The solar panels were designed like a fan for maximum advantage in the poorly sunlit planet. The planet's distance from the Sun and its dusty and thin atmosphere results in weaker sunlight. The solar panels in the Insight can provide sufficient energy for the probe for at least one Martian year, or two Earth years, for studying the Red Planet's deep interior.

Scott Daniels, Lockheed Martin InSight Assembly, Test and Launch Operations (ATLO) Manager said, "This is the last time we will see the spacecraft in landed configuration before it arrives at the Red Planet. There are still many steps we have to take before launch, but this is a critical milestone before shipping to Vandenberg Air Force Base in California."

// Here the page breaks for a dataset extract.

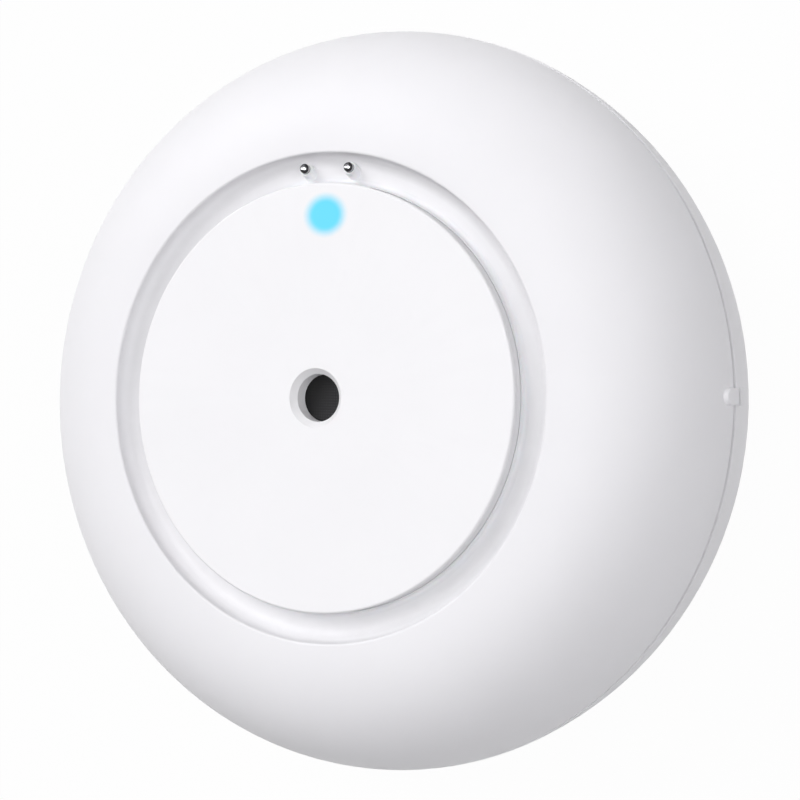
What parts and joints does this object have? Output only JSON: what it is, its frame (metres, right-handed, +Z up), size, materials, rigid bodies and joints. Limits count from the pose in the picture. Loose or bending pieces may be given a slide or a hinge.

InSight will undergo intense studies on the "inner space" of Mars' crust, mantle, and core. It will also measure tectonic activities and meteorite impacts on the planet. This study could explain the early formation of rocky planets in the solar system including Mercury, Venus, Earth, and Mars along with other rocky exoplanets before 4 billion years.

The probe will listen to marsquakes using its seismometer and detect temperature using its heat probe. Researchers say that this is the first mission for an intense study similar to a health checkup in the planet which is about 4.5 billion years old.

The solar panel test was undertaken along with the addition of a microchip containing more than 1.6 million names to the probe. The microchip is inscribed with names submitted by the public. Another chip of 827,000 names was already glued into the InSight in 2015. A mission will carry around 2.4 million names to the Red Planet.

NASA JPL's Microdevices Laboratory has chipped the 400 nanometers wide names to the microchips of the vehicle.The Microdevice Laboratory had previously inscribed names and images to a number of spacecraft including Mars Spirit, Opportunity, and Curiosity rover.

The mission will be sent in May 2018 and is expected to land on the Martian soil by November 2018.